EWY is now deep in the stress zone that the previous note warned was approaching — short interest has pushed to 35.4% of free float, the borrow pool is nearly exhausted, and the ETF just posted a 12% single-day loss.
The borrow market has tightened dramatically since the June 17 note. Availability has collapsed to just 9.6% — roughly one share left for every ten already borrowed — down from 28.8% on Monday and 84% a week ago. That is the sharpest single-week tightening in recent history, erasing nearly all the breathing room that had opened up after the May squeeze episode. In mid-May, availability hit a 52-week low of 0.21% with the lending pool fully exhausted. The current reading is heading back toward that level at pace. Cost to borrow, at 0.81%, has actually eased 22% on the week — a notable contrast, suggesting the squeeze pressure is building in volume rather than price for now.

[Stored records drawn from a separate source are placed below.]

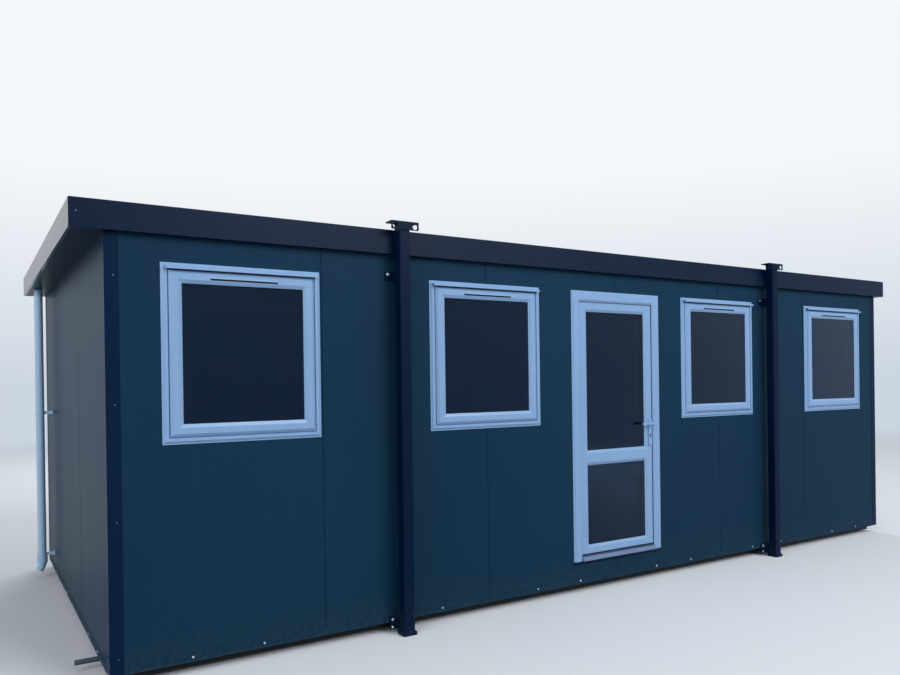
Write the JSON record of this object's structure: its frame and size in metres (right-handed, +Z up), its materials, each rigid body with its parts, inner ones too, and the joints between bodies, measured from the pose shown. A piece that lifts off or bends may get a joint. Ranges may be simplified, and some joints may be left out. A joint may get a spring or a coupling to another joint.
{
  "type": "portable site cabin",
  "caption": "Flat-roofed portable site cabin on four fixed jack legs, with white windows, a glazed door that opens inward, and a rainwater pipe.",
  "frame": {"origin": "on the ground under the middle of the whole cabin, roof and legs included", "axes": "+X along the long walls, the door's wall facing -Y, +Z up"},
  "size_m": [7.6, 3.669, 2.621],
  "materials": {
    "wall_panel": "satin painted",
    "flashing": "satin painted",
    "leg_steel": "painted",
    "chassis_steel": "painted",
    "membrane": "matt",
    "deck": "matt",
    "lining": "satin",
    "floor": "satin",
    "joinery": "satin",
    "glass": "clear",
    "metal": "satin",
    "hardware": "plated"
  },
  "bodies": {
    "cabin": {"front_panel_1": "wall_panel", "front_panel_2": "wall_panel", "front_panel_3": "wall_panel", "front_panel_4": "wall_panel", "front_panel_5": "wall_panel", "front_panel_6": "wall_panel", "door_head_panels": "wall_panel", "door_sill_panels": "wall_panel", "rear_wall_panels": "wall_panel", "left_wall_panels": "wall_panel", "right_wall_panels": "wall_panel", "corner_trims": "flashing", "base_trims": "flashing", "fascia_front": "flashing", "fascia_rear": "flashing", "fascia_left": "flashing", "fascia_right": "flashing", "soffit_panels": "flashing", "leg_posts": "leg_steel", "leg_feet": "leg_steel", "lifting_brackets": "leg_steel", "upper_leg_clamps": "leg_steel", "lower_leg_clamps": "leg_steel", "chassis_side_rails": "chassis_steel", "chassis_cross_members": "chassis_steel", "leg_outriggers": "chassis_steel", "roof_membrane": "membrane", "roof_deck": "deck", "ceiling": "lining", "floor_deck": "floor", "window_1_frame": "joinery", "window_1_sash": "joinery", "window_2_frame": "joinery", "window_2_sash": "joinery", "window_3_frame": "joinery", "window_3_sash": "joinery", "window_4_frame": "joinery", "window_4_sash": "joinery", "door_frame": "joinery", "downpipe": "joinery", "downpipe_clips": "joinery", "window_glass": "glass", "door_threshold": "metal", "door_hinge_frame_halves": "hardware"},
    "door": {"door_leaf": "joinery", "door_glass": "glass", "door_handle_plates": "hardware", "door_hinge_leaf_halves": "hardware"},
    "lever": {"door_levers": "hardware"}
  },
  "joints": [
    {"name": "door_hinge", "type": "hinge", "parent": "cabin", "child": "door", "pos_m": [-0.3495, -1.6285, 1.24], "axis": [0, 0, 1], "range_deg": [0, 95]},
    {"name": "door_lever_turn", "type": "hinge", "parent": "door", "child": "lever", "pos_m": [0.406, -1.6945, 1.249], "axis": [0, -1, 0], "range_deg": [0, 40], "stiffness_Nm_per_rad": 0.3, "springref_deg": -28.65}
  ]
}
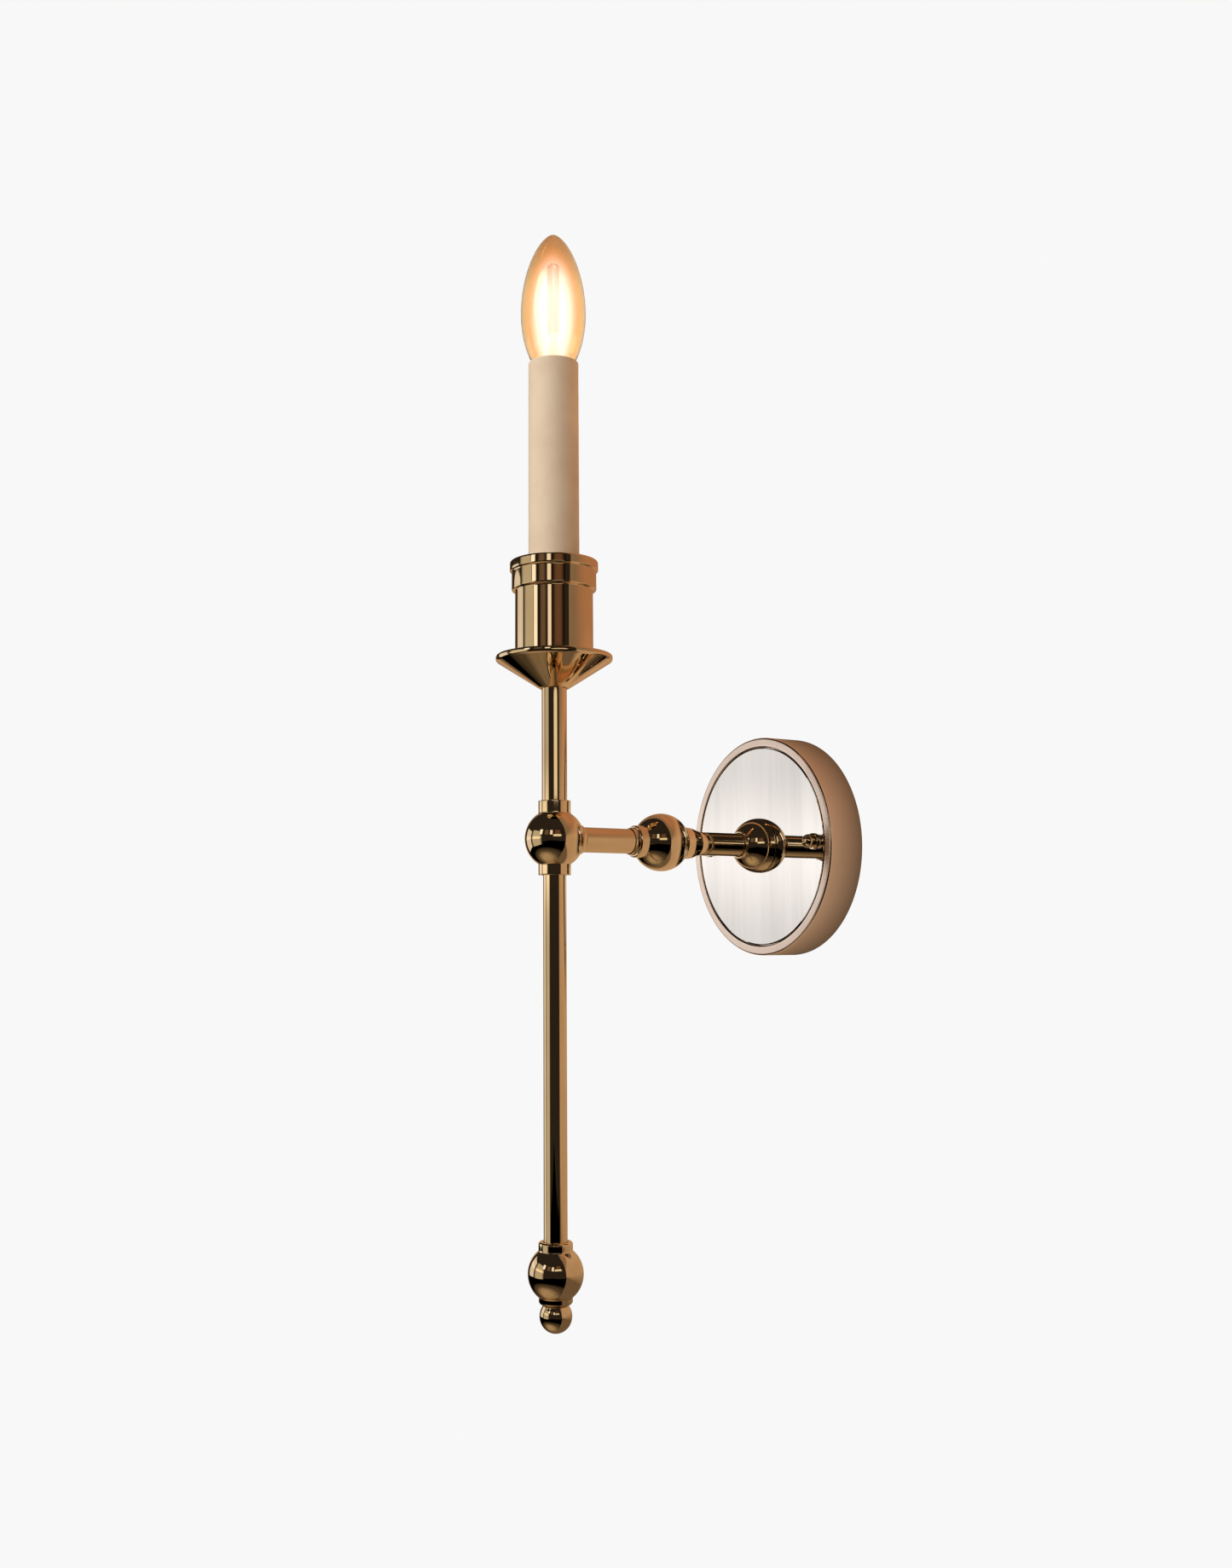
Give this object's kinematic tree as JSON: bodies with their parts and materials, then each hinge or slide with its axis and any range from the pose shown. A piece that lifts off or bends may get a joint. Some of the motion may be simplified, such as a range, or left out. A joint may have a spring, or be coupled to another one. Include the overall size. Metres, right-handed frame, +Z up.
{
  "type": "wall sconce candle holder",
  "caption": "Polished brass wall light with a mirrored round back plate, ball fittings on its arm, and an upright stem carrying a candle bulb in a sleeve, cup and drip pan.",
  "frame": {"origin": "on the wall plane at the centre of the mounting strap's back face, level with the arm's centre line", "axes": "+Z up along the stem, +Y into the wall, so the arm runs towards -Y; +X to the right when facing the wall"},
  "size_m": [0.12, 0.1844, 0.5673],
  "materials": {
    "polished_brass": "polished, unlacquered, lightly handled",
    "mirror": "silvered glass with a ground edge",
    "zinc_steel": "zinc plated",
    "cream_sleeve": "matt cream candle sleeve",
    "white_plastic": "moulded",
    "flex_sheath": "matt flex sheath",
    "nickel": "nickel plated, satin",
    "black_insulator": "black fused glass",
    "bulb_glass": "clear blown glass, warm when lit",
    "filament": "yellow coated filament, lit"
  },
  "bodies": {
    "fixture": {"wall_bracket": "zinc_steel", "stud_left": "zinc_steel", "stud_right": "zinc_steel", "earth_screw": "polished_brass", "terminal_block": "white_plastic", "terminal_screw_1": "zinc_steel", "terminal_screw_2": "zinc_steel", "terminal_screw_3": "zinc_steel", "back_plate": "polished_brass", "mirror_disc": "mirror", "hub_half_ball": "polished_brass", "hub_nipple": "zinc_steel", "nipple_washer": "zinc_steel", "nipple_nut": "zinc_steel", "arm_tube_inner": "polished_brass", "arm_ball": "polished_brass", "arm_tube_outer": "polished_brass", "tee_ball": "polished_brass", "stem_tube_upper": "polished_brass", "stem_tube_lower": "polished_brass", "finial_ball": "polished_brass", "finial_tip": "polished_brass", "drip_pan": "polished_brass", "candle_cup": "polished_brass", "holder_tube": "zinc_steel", "cup_washer": "zinc_steel", "cup_nut": "zinc_steel", "lamp_holder": "white_plastic", "holder_shell": "polished_brass", "holder_contact": "polished_brass", "inner_flex": "flex_sheath"},
    "bulb": {"bulb_cap": "nickel", "bulb_insulator": "black_insulator", "bulb_contact": "nickel", "bulb_glass": "bulb_glass", "bulb_stem": "bulb_glass", "filament_1": "filament", "filament_2": "filament", "filament_3": "filament", "filament_4": "filament", "filament_ring_lower": "nickel", "filament_ring_upper": "nickel"},
    "sleeve": {"candle_sleeve": "cream_sleeve"},
    "left_nut": {"cap_nut_left": "polished_brass"},
    "right_nut": {"cap_nut_right": "polished_brass"}
  },
  "joints": [
    {"name": "bulb_turn", "type": "hinge", "parent": "fixture", "child": "bulb", "pos_m": [0, -0.154, 0.24], "axis": [0, 0, 1], "range_deg": [0, 1260]},
    {"name": "sleeve_turn", "type": "hinge", "parent": "fixture", "child": "sleeve", "pos_m": [0, -0.154, 0.176], "axis": [0, 0, 1], "continuous": true},
    {"name": "left_nut_turn", "type": "hinge", "parent": "fixture", "child": "left_nut", "pos_m": [-0.046, -0.024, 0], "axis": [0, -1, 0], "range_deg": [0, 1800]},
    {"name": "right_nut_turn", "type": "hinge", "parent": "fixture", "child": "right_nut", "pos_m": [0.046, -0.024, 0], "axis": [0, -1, 0], "range_deg": [0, 1800]}
  ]
}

Short interest itself has accelerated. Bearish positioning reached 35.4% of free float on Tuesday, up from 32.8% when the last note was filed, and up nearly 59% over the past month. The rebuild from late May has been relentless: short shares rose from roughly 15 million in mid-May to nearly 27 million now. That is a significant structural shift in how the market is positioned against Korean equity exposure. The ORTEX short score is running at 67.8, its highest reading of the past two weeks, consistent with this sustained directional pressure.
Options positioning has eased slightly relative to its recent extremes. The put/call ratio is running at 1.63 — still firmly elevated, but below the 1.81 twenty-day average. A negative z-score of -0.72 means options traders are actually less defensively positioned than they were through most of June, when the PCR was consistently above 1.9 and briefly hit 2.7 on the 52-week scale. The interpretation is not that bears have retreated — the short interest data argues they have not — but that some of the options hedging demand from June has started to roll off.
The institutional flow picture adds another dimension. The most notable recent additions include Bank of America building to 8.2% of shares, Tennessee's state treasury entering with a 5.2% stake, and UBS Asset Management adding 5.2 million shares — all as of the March 31 filing. Rafferty Asset Management, known for leveraged and inverse products, added 3.3 million shares through late May. Those flows predate the current wave of short selling, but their presence in the holder list alongside a rapidly tightening borrow pool sets up an interesting structural tension between institutional long holders and the growing short base.
The single-day 12% price drop is the most striking data point in the snapshot. The ETF's earnings reaction history offers a partial analogue: a May 2026 event produced an 11.2% one-day gain; the current move is the mirror image of that in magnitude. Whether Tuesday's move reflects a macro shock, a Korean market-specific event, or a short-driven cascade is the key question for participants — and how availability behaves over the next few sessions, given how close it already is to the 52-week floor, will tell much of that story.